Seyond's LiDAR Range Strategy: Solving What Giants Couldn't

Seyond
Seyond

Robotics companies face a vendor proliferation problem that drains engineering resources and complicates production timelines. Building an autonomous vehicle typically requires sourcing short-range sensors from one supplier, medium-range from another, and long-range from a third. Each vendor delivers data in different formats, uses separate calibration processes, and provides incompatible software interfaces. Seyond solved this by doing what established players couldn't or wouldn't: building excellent sensors across every range category.

The Silicon Valley manufacturer offers products ranging from 0.01 meters to 500 meters for detection, covering short, medium, long, and ultra-long detection requirements. Billy Evers, VP of Sales and Marketing for the Americas and APAC regions, notes that Seyond is one of the few 3D LiDAR companies offering a product in each segment. Competitors like Ouster, Robosense, and Hesai typically excel in one or two categories, forcing OEMs to manage multiple vendor relationships. Over 500 clients now source from Seyond's portfolio, with nearly 800,000 Robin and Falcon units deployed across autonomous vehicles, industrial robotics, and intelligent traffic systems by the end of 2025.

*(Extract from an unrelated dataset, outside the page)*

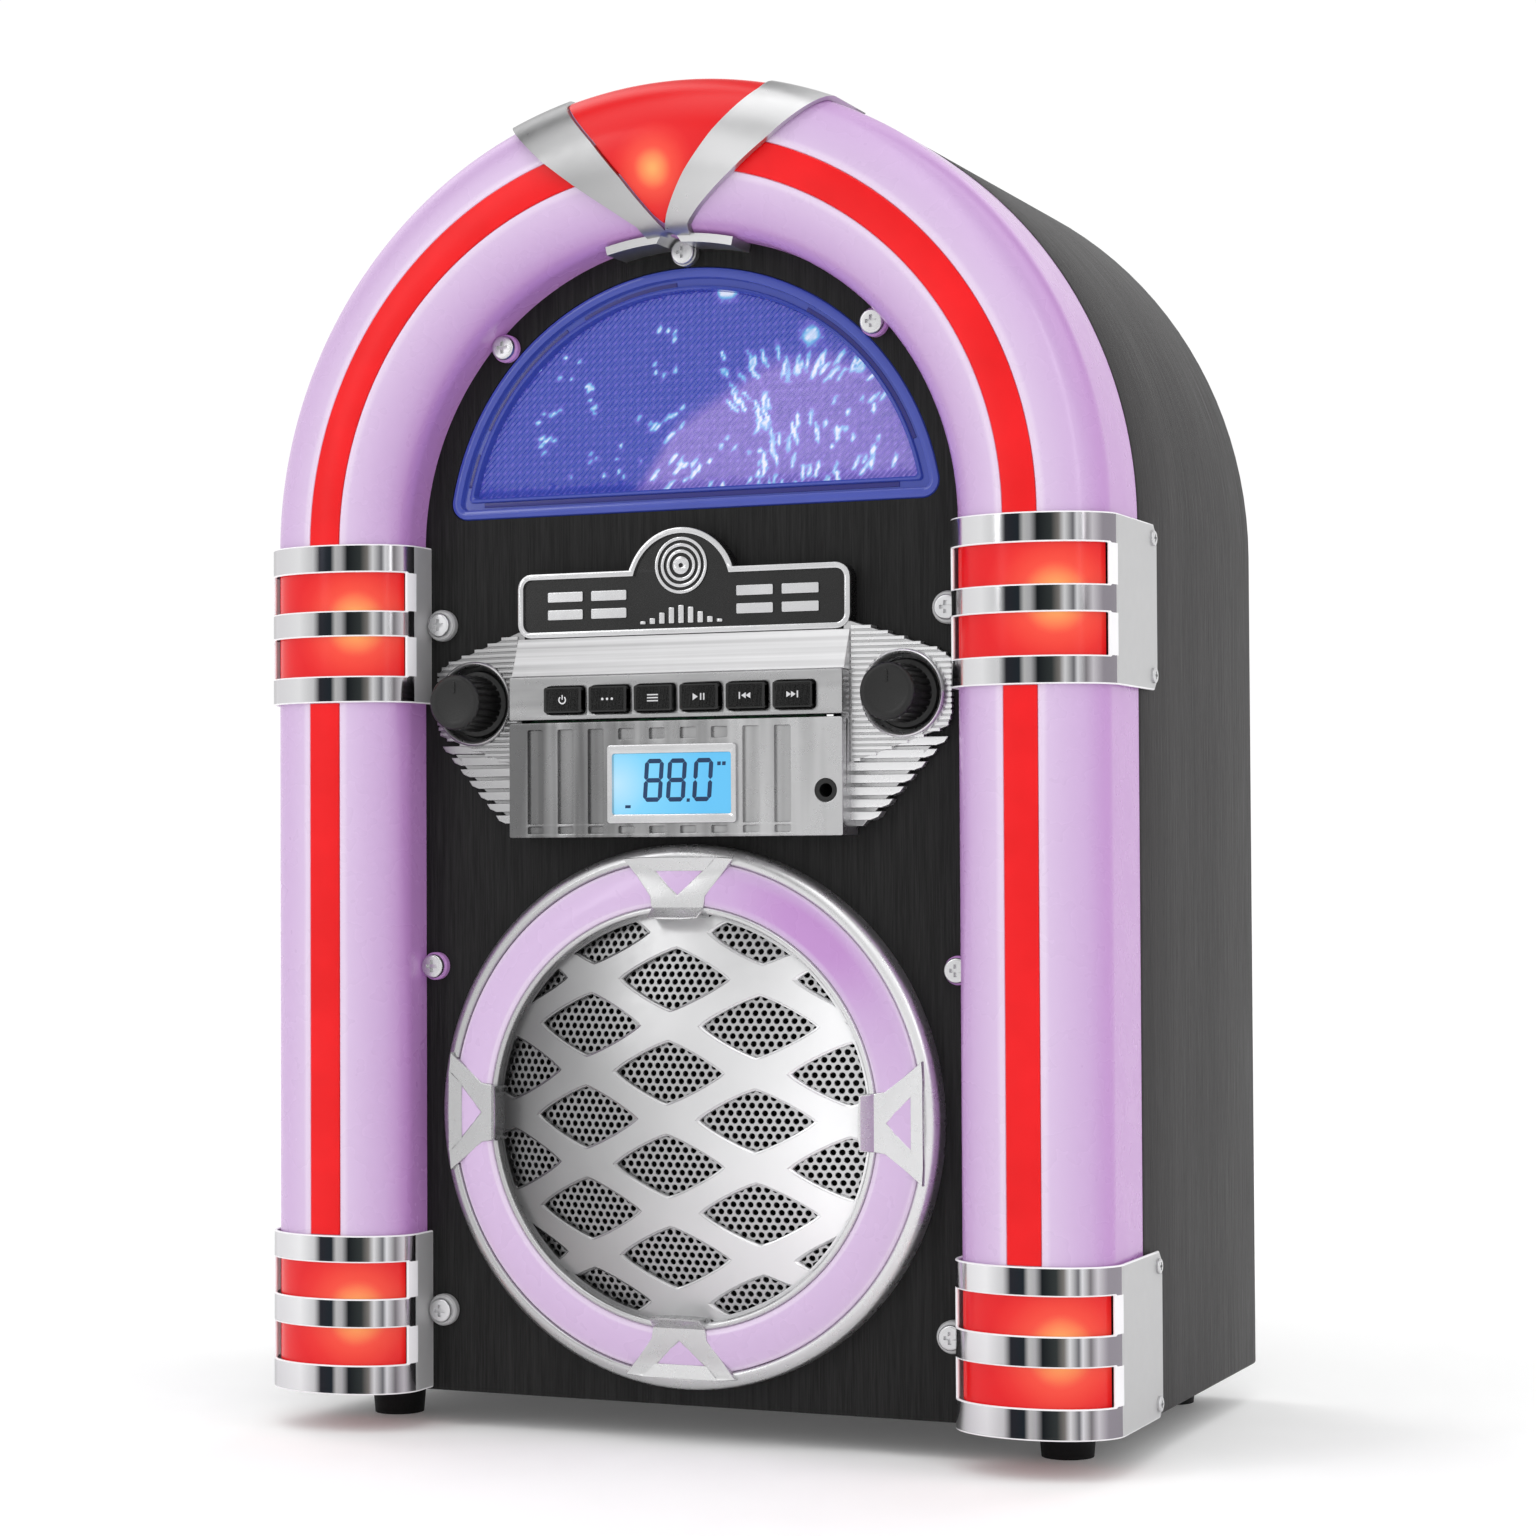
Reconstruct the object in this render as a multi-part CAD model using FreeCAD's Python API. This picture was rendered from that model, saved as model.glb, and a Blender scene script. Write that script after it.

Why Multi-Vendor Stacks Fail

A robotaxi needs long-range highway detection to spot vehicles hundreds of meters ahead while traveling at speed. That same vehicle requires short-range coverage for parking maneuvers and pedestrian detection in urban environments. Warehouse robots need medium-range sensors optimized for indoor navigation. Mining equipment demands ultra-long detection across vast sites, plus durability in harsh conditions.

Sourcing these capabilities from separate vendors creates procurement complexity. Engineering teams must master multiple SDKs, fuse data from sensors with different refresh rates and resolution characteristics, and maintain relationships with separate support organizations. Supply chain managers track production schedules across three or four companies, any of which could delay vehicle launches. Software teams write custom translation layers to convert disparate data streams into unified perception models.

Seyond eliminated these friction points through full-spectrum coverage. Clients access all range categories through a single vendor relationship, unified software platform, and consistent hardware quality standards. The Robin and Falcon series products share architectural similarities that simplify sensor fusion even when platforms require multiple range types.

The Customizable Advantage

Seyond developed the first fully customizable scan pattern LiDAR sensor, allowing clients to program how the device distributes laser pulses across its field of view. Highway applications can concentrate scanning density forward to maximize distance detection. Urban delivery robots distribute pulses evenly for 360-degree situational awareness. Agricultural machinery prioritizes ground-level obstacle detection while maintaining forward visibility.

Competitors typically lock scan patterns at the factory, optimizing for specific use cases. Velodyne built a business on short-range mechanical spinning sensors. Luminar focused exclusively on ultra-long automotive applications. Seyond's programmable architecture means a single sensor type can serve multiple applications through software configuration rather than hardware replacement.

Evers explains that the company enables the perception of the 3D world in real time, enabling robotics to accurately interact with society across varied environments. That flexibility matters as autonomous platforms tackle increasingly diverse tasks. The same core sensing technology now operates in robotaxis, warehouse automation, mining operations, and smart city infrastructure.

Commercial Validation

Seyond's significant year-over-year growth is proof that customers will pay for integration simplicity. The company's December 2025 IPO on the Hong Kong Stock Exchange provided capital to sustain R&D across all four product lines rather than concentrating resources on a single segment. Competitors would need years and significant investment to replicate this portfolio breadth while maintaining performance parity in each category.

Manufacturing all sensors domestically at the only US-based 3D LiDAR production facility gives Seyond supply chain advantages that competitors lack. Contractors and infrastructure operators increasingly require domestic sourcing. Automotive manufacturers want supply redundancy amid geopolitical uncertainty. A single vendor offering a complete range coverage with secure manufacturing addresses both technical and procurement requirements.

Geographic expansion plans prioritize the Americas before moving into European and APAC markets, a strategy relying on portfolio completeness as a competitive differentiator. Sales cycles accelerate when customers evaluate a single comprehensive supplier rather than negotiate with three specialized vendors. Engineering teams deploy faster when they work with unified APIs rather than stitching together incompatible systems. Seyond built what the robotics industry needed, but the LiDAR giants never delivered.